- Task details:
Restate the opening lines of the material below word for word, stopping after the line that contains "for Blender 4.5.".

- Given material:
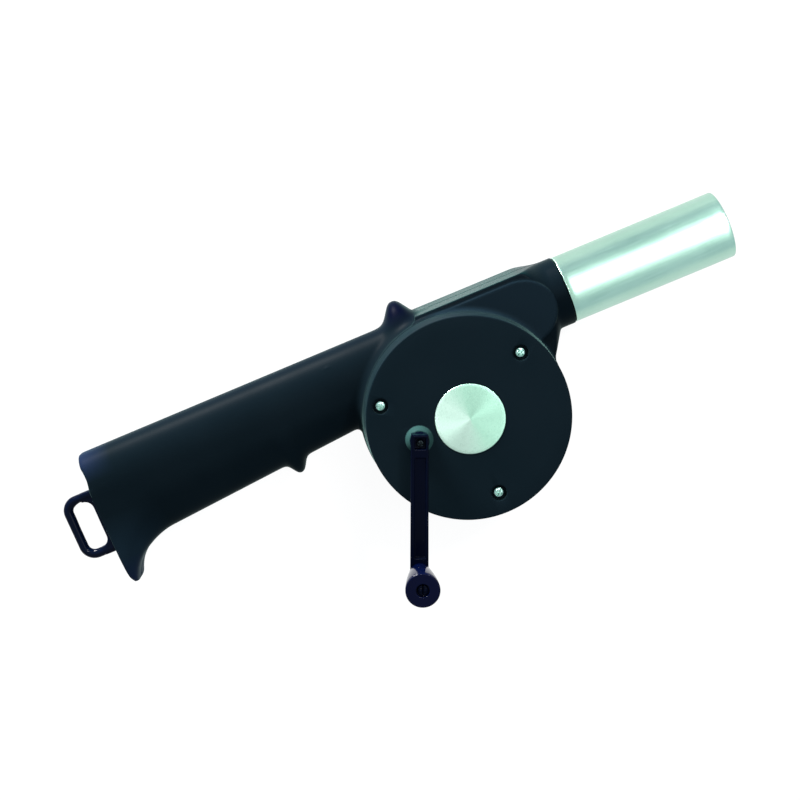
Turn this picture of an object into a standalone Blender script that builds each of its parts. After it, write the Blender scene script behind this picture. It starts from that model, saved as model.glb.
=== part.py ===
"""Hand cranked barbecue blower, modelled for Blender 4.5.

Metres, +Z up. The blower lies on its back: +Z is the fan axis, towards the crank, and +X is the
way the nozzle blows. The origin is where the fan axis meets the plane that the blower rests on.
Run it with: blender --background --python part.py
"""
import math

import bmesh
import bpy
import numpy as np
from mathutils import Matrix, Vector

MM = 0.001
GAP = 0.3 * MM                     # clearance between neighbouring pieces
WALL = 2.0 * MM                    # moulded wall of shells and cover

# Housing
DRUM_RADIUS = 46.2 * MM            # at the parting line
DRUM_DRAFT = 1.8 * MM              # how much the drum narrows from there to the seam
DRUM_EDGE = 2.0 * MM               # rounding of the rear edge
REAR_LIP = 2.0 * MM                # how far the drum stands behind the duct
DUCT_HALF_DEPTH = 16.0 * MM
RING_HEIGHT = 2.5 * MM             # raised ring that the cover sits on
RING_WALL = 2.8 * MM
LIP_HEIGHT = 2.0 * MM              # locating lip of the cover inside the ring
COVER_DEPTH = 13.8 * MM
COVER_DRAFT = 0.9 * MM
COVER_EDGE = 0.9 * MM

# Duct, collar and nozzle
DUCT_TOP = 47.4 * MM
DUCT_START_X = -14.0 * MM
DUCT_SHOULDER_X = 44.0 * MM        # where the square duct starts to turn round
COLLAR_END_X = 60.0 * MM
COLLAR_Y = 31.5 * MM
THROAT_SLOPE = 1.16                # rise of the lower duct wall towards the collar
THROAT_RUN = 7.4 * MM              # length of the plain collar
PANEL_RAISE = 0.8 * MM             # flat panels on the duct's front and back
PANEL_STRAIGHT_X = 38.0 * MM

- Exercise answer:
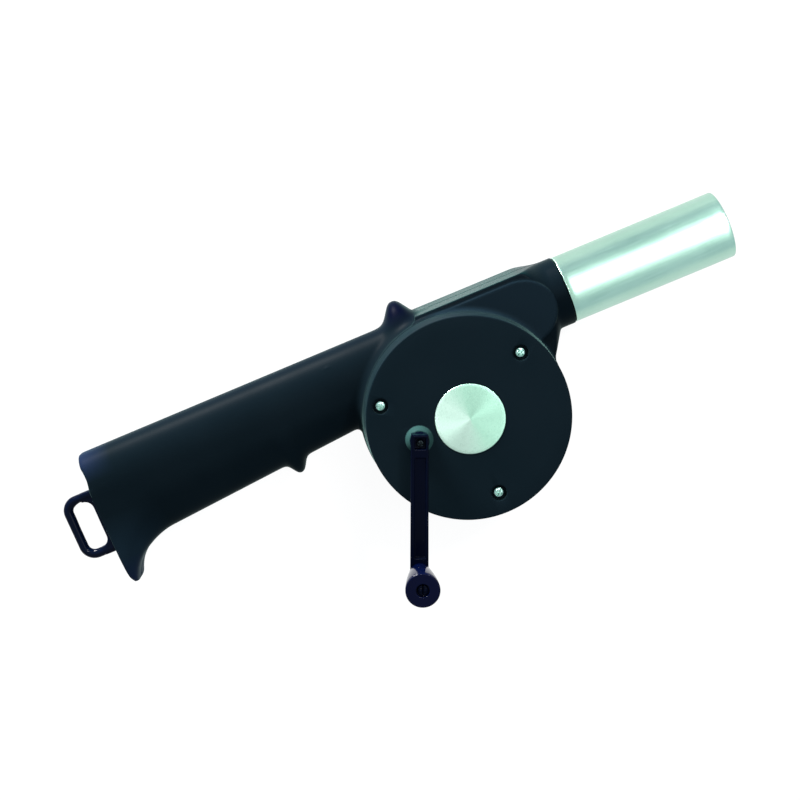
Turn this picture of an object into a standalone Blender script that builds each of its parts. After it, write the Blender scene script behind this picture. It starts from that model, saved as model.glb.
=== part.py ===
"""Hand cranked barbecue blower, modelled for Blender 4.5.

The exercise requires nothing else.